Platoon was similar. *‘N.E.D. says “obs”, but much in use in 1915’, Clark notes against the quotation from the Daily Express which appears at the top of this post.  OED entries typically offered a model of life-history or biography for each word. Platoon, the dictionary confirmed, had in this light begun to be used in English in the military senses in 1637, signifying A small body of foot-soldiers, detached from a larger body and operating as an organized unit’; it could also mean half a company, a squad, a tactical formation preserved in some armies for purposes of drill, etc.’.  Yet, while the life-history of platoon could, at least in other senses, be tracked in terms of its later use, its role in military diction was deemed to have come to an end in the mid-19th century. ‘it is Obsolete in the British army’, James Murray stated in his entry for the word, drawing on the apparently definitive information given by Stocqueler in his Military Encyclopaedia  of 1853. This was reproduced in the dictionary entry: ‘Platoon, a subdivision or small body of infantry. The word is obsolete, except in the term ‘manual and platoon exercise’’. Later evidence which Murray included in OED1 was, accordingly, both historical and linked to American rather than British use.

Written in 1907, platoon had  in fact formed a relatively recent entry within the still-evolving OED. Clark, just seven  years later, would, however, start  to document a very different history.  Platoon, as the evidence he assembled in his notebook lexicon proved,  had not died but instead, as the popular press attested,  it was indeed  ‘much in use’.  It was moreover used as noun and as adjective, as Clark’s evidence on platoon commander from the Daily Express in September 1914 had also indicated. Rendered alive in the evidence he had before him, yet dead in a national dictionary written on historical principles, the word, and its apparent anomalies, would clearly remain on Clark’s mind.

The OED, as in many other instances which Clark would go on to document during the war years, would in this respect by no means get the last word. One day in 1915 Clark found himself in conversation in Great Leighs with Major Joseph Caldwell, who had served with the London Scottish. Clark took the opportunity to elicit additional information on platoon  As Clark therefore records in a postscript which appears at the end of his first notebook, his quest was successful — enabling  him to fill in at least some of the gaps in the ‘biography’ of platoon. As Major Caldwell confirmed, as far as he could remember it had ‘dropped out of use about the end of Wellington’s campaigns’, but ‘reintroduced in the official orders for drill in 1914’.

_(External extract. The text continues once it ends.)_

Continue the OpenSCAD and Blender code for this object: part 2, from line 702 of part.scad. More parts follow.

In the later 1920s Clark’s material was passed to the OED. While little use was made of it as a whole, platoon was one of the criticisms the dictionary took on board as it prepared a corrected Supplement  for the first edition (which had finally been completed in 1928).  In the 1933 Supplement for the OED, the entry is revised. Platoon is no longer obsolete but, as we are now told,  it was in fact ‘recently revived in the British Army for a unit of infantry forming a fourth part of company and subdivided into four sections of about eight men each’.  Clark, Caldwell, — and the evidence of the Daily Express which prompted Clark’s observations — together with the later editors of the 1933 Supplement who read Clark’s work after his death, would in such ways all combine to produce a corrected version which remains the basis of the modern entry, and platoon’s on-going history as part of military diction. As the Supplement confirmed, Caldwell’s intuition about the change had indeed proved  correct, though the dictionary also managed to find an earlier  citation which located the shift in 1913 (1913   Army Order 323 16 Sept. §4   A company will be divided into four platoons, each commanded by a subaltern…Each platoon will be sub-divided under regulations to be issued later’). Stocqueler’s evidence has in the meantime disappeared as the entry was recently revised in full,  in June 2006, for OED Online (the on-going third edition of the OED).

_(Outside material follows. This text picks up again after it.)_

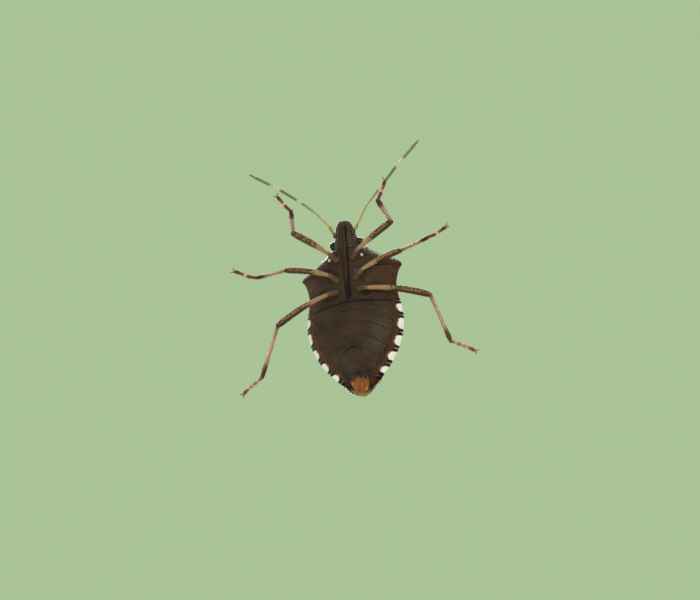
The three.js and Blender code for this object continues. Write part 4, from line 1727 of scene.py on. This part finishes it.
# %% [markdown]
# ### Bristles
#
# Legs and feelers carry short bristles that lean towards the tip. Each is a three-sided spike on a
# seeded random spot of its limb, and all bristles of a limb make one mesh, which is light to draw.

# %% Bristles
random.seed(7)
SPIKE_RADIUS = 0.009
BRISTLE_STEPS = 60


def bristle_mesh(name, points, radius, count, length, start=0.05, end=0.97):
    """Leaning spikes of about one length, strewn over a limb between two places along it."""
    path = smooth_path(points, BRISTLE_STEPS)
    ahead, across, over = frames_along(path)
    vertices, faces = [], []
    for _ in range(count):
        place = random.uniform(start, end)
        i = int(place * (BRISTLE_STEPS - 1))
        turn = random.uniform(0, 2 * math.pi)
        out = across[i] * math.cos(turn) + over[i] * math.sin(turn)
        thick = float(radius(np.array(place)))
        root = path[i] + out * (thick * 0.92)
        lean = out * random.uniform(0.5, 0.9) + ahead[i] * random.uniform(0.5, 1.0)
        tip = root + lean * length * random.uniform(0.7, 1.2)
        tip[2] = max(tip[2], 0.01)
        flank = np.cross(out, ahead[i])
        first = len(vertices)
        for k in range(3):
            angle = 2 * math.pi * k / 3
            vertices.append(root + SPIKE_RADIUS * (flank * math.cos(angle) + ahead[i] * math.sin(angle)))
        vertices.append(tip)
        faces += [(first, first + 1, first + 3), (first + 1, first + 2, first + 3),
                  (first + 2, first, first + 3), (first, first + 2, first + 1)]
    mesh = bpy.data.meshes.new(name)
    mesh.from_pydata(to_scene(vertices).tolist(), [], faces)
    mesh.update()
    return add_object(name, mesh)


for label, leg in LEGS.items():
    kind = label.split("_")[0]
    strewn = (
        ("shin", "leg", shin_path(leg), SHIN[kind], 90, 0.16),
        ("foot", "foot", foot_points(leg), foot_width, 70, 0.1, 0.02, 0.8),
        ("thigh", "leg", thigh_path(leg, kind), THIGH[kind], 40, 0.08, 0.4),
    )
    for part, slot, *numbers in strewn:
        finish_piece(bristle_mesh("%s_%s_bristles" % (label, part), *numbers), hair, slot)
for (side_name, k), points in feeler_paths.items():
    feeler_hair = bristle_mesh(
        "feeler_%s_bristles_%d" % (side_name, k + 1), points,
        lambda t: FEELER_RADII[k] * 0.95, 20 + 14 * k, 0.07,
    )
    finish_piece(feeler_hair, hair, "feeler")
    tell(feeler_hair)

# %% [markdown]
# ### Pale knobs beside the front hips
#
# Beside each front hip sits a small glossy near-white lump, and a dark patch is painted on the belly
# next to it. Two small lumps do it; a bright spot in the belly's colour would lack the highlight.

# %% Pale knobs
pearl, tree = new_material("pale_knob")
cloud = use_group(tree, MOTTLE, object_place(tree), Per_mm=5.0).outputs["Coarse"]
cream = layered(tree, rgb(252, 246, 236), (cloud, rgb(220, 208, 190)))
link(tree, cream, skin_shader(tree, 0.2, coat=0.5).inputs["Base Color"])
for side_name, side in SIDES:
    knob_at = (side * 1.38, -5.45, 2.33)
    knob = lump("pale_knob_" + side_name, knob_at, (0.13, 0.14, 0.12), 16, 22)
    finish_piece(knob, pearl, "belly")
    tell(knob)

# %% [markdown]
# ## Wings and scutellum
#
# At rest the wings lie flat: a long triangle from the shield, the scutellum, wedged between two leathery
# forewings, and two clear films that overlap behind it. Each plate is a little curved and rounds down to
# the abdomen at its edge.

# %% Scutellum
SCUTELLUM_TIP = 1.3
SCUTELLUM_LIFT = 0.05
EDGE_ROUNDING = 0.16
SWELLING = 0.08
FRONT_GROOVE = 0.1
scutellum_width = profile([
    (-3.9, 2.62), (-3.3, 2.4), (-2, 1.78), (-1, 1.32), (0, 1.0), (0.8, 0.7), (1.15, 0.42), (1.3, 0.16),
])


def scutellum_front_at(x):
    return shield_rear_at(x / 4.3) - 0.05


def scutellum_plan(u, v):
    y = mix(scutellum_front_at(u * 2.4), SCUTELLUM_TIP, v)
    return u * scutellum_width(y), y


def scutellum_top(x, y):
    side = np.minimum(1, np.abs(x) / scutellum_width(y))
    raised = SWELLING * hump(y + 2.9, 0.5) * (1 - side**2)
    groove = FRONT_GROOVE * hump(y - scutellum_front_at(x), 0.08)
    return cover_at(x, y) + SCUTELLUM_LIFT - EDGE_ROUNDING * side**8 + raised - groove


scutellum = plate(
    "scutellum_skin", scutellum_plan, scutellum_top, lambda x, y: deck_at(x, y) + 0.1,
    crowded(91), even(110),
)
finish_piece(scutellum, scutellum_skin, "back", "scutellum")
tell(scutellum)

# %% [markdown]
# ### Leathery forewings
#
# The front half of a forewing is stiff leather. It runs from the shield to behind the scutellum, with
# a groove beside the scutellum and one raised vein. Its underside follows the abdomen's deck.

# %% Leathery forewings
CORIUM_INNER_REAR = 0.95
CORIUM_OUTER_REAR = 2.65
CLAVUS_GROOVE = 0.07
INNER_GROOVE = 0.1
VEIN_HEIGHT = 0.035


def corium_plan(side):
    def plan(u, v):
        front = scutellum_front_at(mix(2.3, 3.9, u))
        y = mix(front, mix(CORIUM_INNER_REAR, CORIUM_OUTER_REAR, u) + 0.05, v)
        return side * mix(scutellum_width(y) - 0.02, wing_width(y), u), y
    return plan


def corium_top(x, y):
    out = np.abs(x)
    clavus = -CLAVUS_GROOVE * hump(out - scutellum_width(y) - 0.62, 0.04) * smooth((1.0 - y) / 0.5)
    inner = -INNER_GROOVE * hump(out - scutellum_width(y), 0.07)
    beside = out - mix(3.1, 2.35, np.clip((y + 3) / 5.5, 0, 1))
    vein = VEIN_HEIGHT * hump(beside, 0.07) * smooth((1.9 - y) / 0.6)
    return cover_at(x, y) + clavus + inner + vein


for side_name, side in SIDES:
    corium = plate(
        "forewing_%s_skin" % side_name, corium_plan(side), corium_top,
        lambda x, y: deck_at(x, y) + 0.05, even(80) ** 0.85, even(140),
    )
    finish_piece(corium, wing_skin, "back", "forewing_" + side_name)
    tell(corium)

# %% [markdown]
# ### Film wings
#
# The rear half of each forewing is a thin film with veins that fan out. The two films overlap, so the
# left one lies a little higher. They sag at the tip, where nothing lies under them.

# %% Film wings
FILM_TIP = 6.42
FILM_THICKNESS = 0.045
FILM_ROUNDING = 0.36
FILM_SINK = 0.22
FILM_DROOP = 0.42
FILM_OVERLAP = 0.09
FILM_CREASE = 0.02
FILM_VEIN_RISE = 0.03
VEINS = [-0.78, -0.52, -0.27, 0.06, 0.33, 0.58, 0.82]


def film_front_at(x):
    out = np.abs(x)
    inner = 0.9
    slope = (CORIUM_OUTER_REAR - CORIUM_INNER_REAR) / (wing_width(CORIUM_OUTER_REAR) - inner)
    near = SCUTELLUM_TIP - 0.1 - 0.35 * (out / inner) ** 2
    far = SCUTELLUM_TIP - 0.45 + slope * (out - inner)
    return np.where(out < inner, near, far)


def film_spread(y):
    return wing_width(np.maximum(y, CORIUM_OUTER_REAR))


def film_plan(side):
    def plan(u, v):
        reach = mix(-0.6, 1.0, u)
        x_front = reach * float(wing_width(CORIUM_OUTER_REAR))
        y = mix(film_front_at(x_front), FILM_TIP - FILM_ROUNDING * reach**2, v)
        spread = mix(film_spread(y), wing_width(y), v)
        return side * reach * spread, y
    return plan


print("films end at y =", FILM_TIP, "mm")

# %% [markdown]
# ### Veins and level of the films
#
# The veins are raised a little and also drive the colour and the clearness. A soft crease keeps the film
# from looking like flat plastic.

# %% Film meshes


def vein_mask(x, y):
    across = x / np.maximum(mix(film_spread(y), wing_width(y), 0.7), 0.05)
    lines = np.maximum.reduce([hump(across - at, 0.02 + 0.004 * (y - 1.5)) for at in VEINS])
    return lines * smooth((6.35 - y) / 0.5) * smooth((y - film_front_at(x) - 0.35) / 0.25)


def film_level(side):
    """The underside of a film; the left one lies over the right one."""
    lift = FILM_OVERLAP if side > 0 else 0.0

    def level(x, y):
        across = np.minimum(1, np.abs(x) / wing_width(y))
        crease = FILM_CREASE * np.sin(x * 5.0 + y * 1.3) * np.cos(y * 2.4 - x)
        low = FILM_SINK + FILM_DROOP * smooth((y - 5.0) / 1.3)
        return cover_at(x, y) - low + lift * (1 - across**6) + crease * (1 - across**4)
    return level


for side_name, side in SIDES:
    level = film_level(side)
    film_wing = plate(
        "film_wing_" + side_name, film_plan(side),
        lambda x, y: level(x, y) + FILM_THICKNESS + FILM_VEIN_RISE * vein_mask(x, y),
        lambda x, y: level(x, y) - FILM_VEIN_RISE / 2 * vein_mask(x, y),
        even(130), even(120), values={"vein": vein_mask},
    )
    replaced = ("wing_membranes",) if side > 0 else ()
    finish_piece(film_wing, film, "membrane", *replaced)
    tell(film_wing)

Those interested in the language of the First World War –and the period in which platoon, as Clark confirms, rose to prominence in early twentieth-century use — might nevertheless find it surprising that the revised evidence in the OED moves from 1913 (and the quotation which is given above), to another  quotation from 1945

H. P. Samwell Infantry Officer with Eighth Army iv. 33   We had agreed that he should bring up Company H.Q. and the reserve platoon behind, while I led the forward platoons

The diction of the war years themselves is silenced, along with the popular sources Clark documents. Likewise, for platoon commander, it is the canonical Wilfrid Owen who is used as the basis of the OED evidence for this period

1917, W. Owen Let. 23 Nov. (1967) 509   Interesting work but hardly ‘lighter’ than a Platoon Commander’s

rather than Clark’s citation form the Daily Express some three years earlier. Clark’s evidence remains in the notebooks, along with his careful tracking of language on the move as witnessed in the reportage of the popular press.

[“platoon, n.” OED Online. Oxford University Press, June 2014. Web. 4 August 2014].

** NED = New English Dictionary, the original title used for the OED in its 1st edition (1884-1928).